Solder is neat, but also ABYC-frowned upon.  It's rigid, when the whole idea is these are flexible systems.  Compression terminals have a bit of give and take and thus don't fracture under vibration (shuddering down waves or beating into a blow).  I kinda like solder, but only where appropriate.  I just saw a line of heat-shrink butt splices that include a solder dollop inside the butt splice, and when you heat with a torch 5 sec or a heat gun 30 sec it melts (as well a the heat shrink) creating both a waterproof AND mechanical and chemical bond.  But that's only the butt splices, and they're $1+ each (compared with $0.30 for just heat shrink butt splices).  And if you're using spade or fork connectors, forget it, because the spade or fork right next to it is a mechanical contact anyway.  They're trying to sell those solder-butts for sensitive electronics applications, when really those manufacturers could avoid a whole world of problems if they'd just give us a 16 or 18 ga lead (that we can actually hold and see!) instead of trying to get away with 22 or 24ga.  Engineering sometimes is penny wise and pound foolish.

MacGyver

Moonlight, that kind of butt solder connector is what I use due to its ability to not be crimped and ruin the covering.
They work awesome! And provide that solid seal for bilge pumps, etc.
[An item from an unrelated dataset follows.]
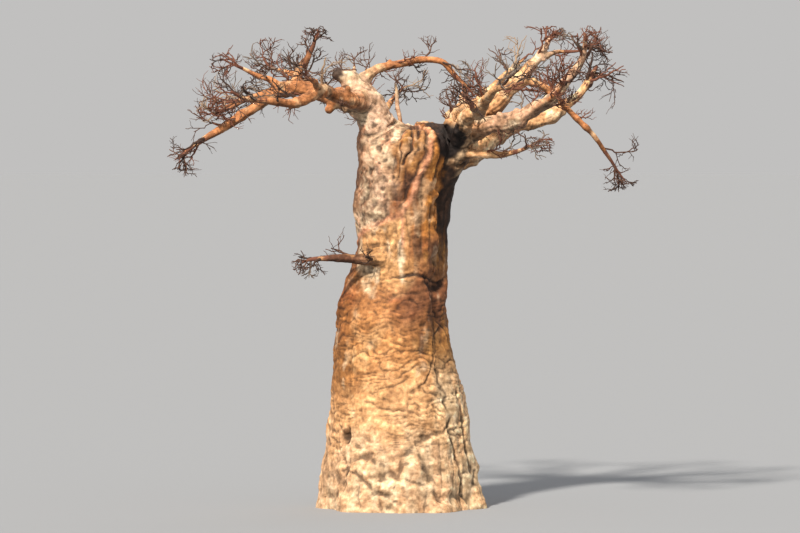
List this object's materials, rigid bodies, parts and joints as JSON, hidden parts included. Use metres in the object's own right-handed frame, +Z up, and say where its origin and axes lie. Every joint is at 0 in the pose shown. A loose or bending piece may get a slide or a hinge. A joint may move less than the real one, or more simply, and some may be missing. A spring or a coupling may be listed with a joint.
{
  "type": "baobab tree",
  "caption": "Bare baobab tree: a swollen bottle-shaped trunk that widens to a forked head, crooked boughs all round and leafless twig masses.",
  "frame": {"origin": "in the flat cut at ground level, under the trunk, at the mount named ground", "axes": "+Z up, +X to the right and +Y away in the front view, which is the picture's view"},
  "size_m": [9.7714, 8.715, 9.9969],
  "materials": {
    "trunk_bark": "rough bark",
    "pale_bark": "rough bark",
    "bough_bark": "rough bark",
    "twigs": "matte"
  },
  "bodies": {
    "root": {"crotch_stick": "bough_bark", "front_bough": "bough_bark", "front_spur": "bough_bark", "front_spur_twigs": "twigs", "front_twigs": "twigs", "left_arch": "bough_bark", "left_arch_twigs": "twigs", "left_fork": "pale_bark", "left_front_bough": "bough_bark", "left_front_spur": "bough_bark", "left_front_spur_twigs": "twigs", "left_front_twigs": "twigs", "left_knob": "pale_bark", "left_rear_bough": "bough_bark", "left_rear_spur": "bough_bark", "left_rear_spur_twigs": "twigs", "left_rear_twigs": "twigs", "left_side_spur": "bough_bark", "left_side_spur_twigs": "twigs", "left_spire": "bough_bark", "left_spire_twigs": "twigs", "left_spur": "bough_bark", "left_spur_twigs": "twigs", "low_left_bough": "bough_bark", "low_left_twigs": "twigs", "rear_bough": "bough_bark", "rear_spur": "bough_bark", "rear_spur_twigs": "twigs", "rear_twigs": "twigs", "right_back_bough": "bough_bark", "right_back_spur": "bough_bark", "right_back_spur_twigs": "twigs", "right_back_twigs": "twigs", "right_bough": "bough_bark", "right_drooper": "bough_bark", "right_drooper_twigs": "twigs", "right_front_bough": "bough_bark", "right_front_spur": "bough_bark", "right_front_spur_twigs": "twigs", "right_front_twigs": "twigs", "right_low_bough": "bough_bark", "right_low_twigs": "twigs", "right_out_spur": "bough_bark", "right_out_spur_twigs": "twigs", "right_rear_bough": "bough_bark", "right_rear_spur": "bough_bark", "right_rear_spur_twigs": "twigs", "right_rear_twigs": "twigs", "right_upper_bough": "bough_bark", "right_upper_twigs": "twigs", "top_arch": "bough_bark", "top_arch_twigs": "twigs", "trunk": "trunk_bark"}
  },
  "joints": []
}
I am getting ready to redo my wiring in my boat, but having a hell of a time finding the color of wiring I need to extend (and add one circuit I think) to the boat. that specific wire is not the easiest to find at a good price like the straight copper is.
The little wires of the compass are something I am not real happy with, and they wont work with those soldered connectors, so not so sure what I will do there....... All my other wire is 14 and 12 gauge :)

that little stuff can break so easily.....
Flexibility is certainly key, but man the soldered connections are sooooooo nice.....

Mac
Former Harbor Master/Boat Tech, Certified in West System, Interlux, and Harken products.
Worked on ALL aspects of the sailboat, 17 years experience.
"I wanted freedom, open air and adventure. I found it on the sea."
-Alaine Gerbault.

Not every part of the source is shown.